Still, even in this quiet, leafy neighborhood, the unpretentious, resourceful Koning Eizenberg sensibility was plain to see. The main house, still under construction when I saw it, was arranged as a connected series of single-room structures with eccentrically sloping roofs, so that flowing from one to the next, and from the inside to the outside, would be as easy as possible. Eizenberg told me that the goal was to make the outdoor spaces the central focus and the architecture a backdrop (which makes sense, given Southern California’s climate), and to allow the family a kind of “messy improvisation.”

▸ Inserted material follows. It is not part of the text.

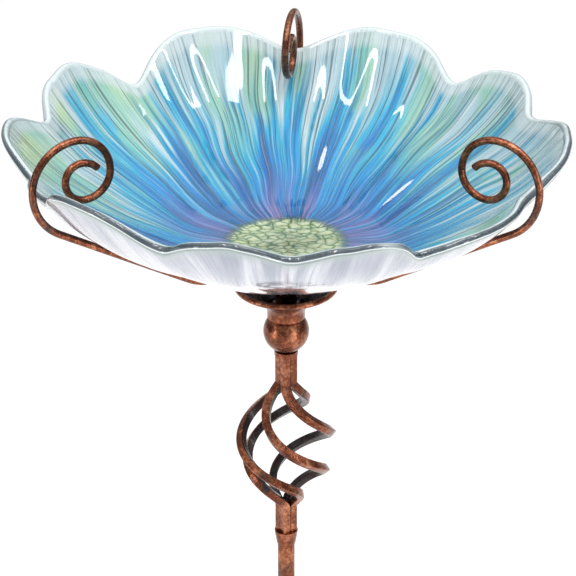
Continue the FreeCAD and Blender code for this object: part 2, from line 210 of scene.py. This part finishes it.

It was another Santa Ana October day, very warm and breezy. The sun beat down, and the palm trees shook. A couple members of the construction crew were getting ready to put up wood siding, which had been singed to a nearly black color through a process Eizenberg told me she learned about in Japan. But I was more interested in taking another spin through the pool house, which, despite being more cramped and a good deal cheaper to build than the main house, had a frank charm. Eizenberg told me she didn’t mind that the flat-roofed pool house had a different look than the main house’s pitched rooflines and smooth exterior surfaces, which resemble Venetian plaster. “The last thing we want is to have everything look all matchy- matchy,” Eizenberg said.
She smiled, seeming pleased that she had encapsulated the firm’s worldview in a single brief and self-deprecating sentence. I was standing near the new pool, which the family decided to keep using even during construction. It appeared as a patch of smooth blue, surrounded by piles of upturned, reddish-orange dirt. The wind blew, and the surface of the water rippled, so that the reflection of the pool house, which had been in too-perfect focus, shattered into a thousand gleaming bits.